Write a 280-word three-paragraph informative piece for an adult community reader explaining what the Great Barrier Reef is, why it is under threat, and what is being done to protect it.

Let’s Focus

Three strands matter most this week: Ideas & Content, Structure & Cohesion and Language Choices. The first decides whether ideas connect. The second guides the reader through the explanation. The third makes complex information accessible without oversimplifying.

Ideas & Content

Strong writing this week selects facts that help readers understand the reef, the threats, and the protection efforts. The writer explains connections — why bleaching damages coral, how acidification differs from temperature stress. Material is in the writer's own words, not copied.

What markers scan for

  • Selection of facts that genuinely matter to the topic.
  • Explanation of why coral bleaching is damaging to the reef.
  • Clear links between cause (warming ocean) and effect (bleaching).
  • Evidence the writing is in the student's own words.

Score Bands

  • Basic

    Includes relevant facts but explains few connections; the piece reads like facts listed rather than ideas linked.

  • Strong

    Selects relevant information and explains several key relationships between threats, causes and protection efforts.

  • Excellent

    Selects the most important information and demonstrates how threats compound and how protection requires multiple coordinated approaches.

Structure & Cohesion

Strong writing this week follows a clear three-part structure: what the reef is, why it is threatened, and what is being done. Within each section, ideas connect logically. Transitional words and topic sentences help the reader move smoothly between paragraphs.

What markers scan for

  • An opening paragraph that defines the topic and its scale.
  • A middle section that explains the threats in an organised way.
  • A closing section that describes protection efforts clearly.
  • Paragraphs that feel connected rather than separate blocks.

Score Bands

  • Basic

    Has three paragraphs but they don't always connect logically; the reader is sometimes unsure how the ideas relate.

  • Strong

    The three-part structure is clear; paragraphs are distinct but connected and the reader follows why each section matters.

  • Excellent

    Structure supports understanding; each paragraph builds on the previous and ideas flow naturally from definition to threat to protection.

Language Choices

Strong writing this week uses language suited to an adult reader with general knowledge but no specialist background. Technical terms are introduced and explained. Examples and comparisons make abstract ideas concrete. Sentences vary in length to keep the writing engaging.

What markers scan for

  • Technical terms introduced and explained clearly for the reader.
  • Examples that help readers picture abstract scientific ideas.
  • Language that feels natural rather than copied from sources.
  • Sentence variety that keeps the writing engaging.

Score Bands

  • Basic

    Some technical terms are unexplained; language occasionally feels vague and sentences stay similar in structure.

  • Strong

    Most technical terms are explained or clear from context; examples help readers understand and sentences vary.

  • Excellent

    Technical language is introduced with clear explanation; examples illuminate the point and sentence variety creates rhythm without distraction.

Now read · Student sample

The Great Barrier Reef

Year 8 sample · \~250 words

Student sample for assessment

Written by a Year 8 student in Cairns, Queensland, Australia.

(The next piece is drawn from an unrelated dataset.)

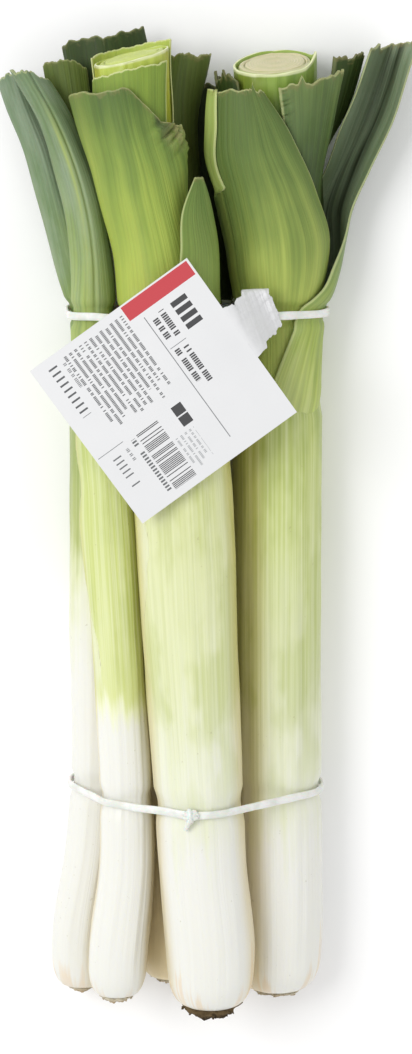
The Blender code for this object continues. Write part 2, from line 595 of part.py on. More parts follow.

The Great Barrier Reef is the world's largest coral reef system, stretching nearly 2,300 kilometres along the Queensland coast. It consists of almost 2,900 individual reefs, making it one of the most complex ecosystems on Earth. These reefs support an extraordinary diversity of life, including around 1,500 species of fish and countless other creatures. The reef was recognised as a UNESCO World Heritage Site in 1981, reflecting its global importance. For Australia, the reef generates significant economic value, with tourism contributing approximately $6.4 billion to the economy each year. However, the reef now faces serious threats from multiple directions. Rising ocean temperatures have triggered mass coral bleaching events in 2016, 2017, 2020, and 2022, with another major event in 2024. When water temperatures become too warm, corals expel the algae that gives them colour and keeps them alive, a process known as bleaching. Ocean acidification is another problem: as the ocean absorbs carbon dioxide from the atmosphere, the water becomes more acidic, making it harder for corals to build their skeletons. Additional pressures come from crown-of-thorns starfish, which eat coral, and agricultural runoff that clouds the water and reduces light available to corals. Protection of the reef involves a multi-layered approach. The Great Barrier Reef Marine Park Authority, or GBRMPA, manages the reef and works to minimise human damage through zoning and regulation. Scientists are exploring innovative techniques like assisted evolution, which involves developing heat-resistant coral varieties that might survive warming oceans. The Australian government funds reef protection programs aimed at reducing local stressors. However, the hard truth is that without significant cuts to global carbon emissions, these efforts alone cannot prevent large-scale damage to the reef in the coming decades.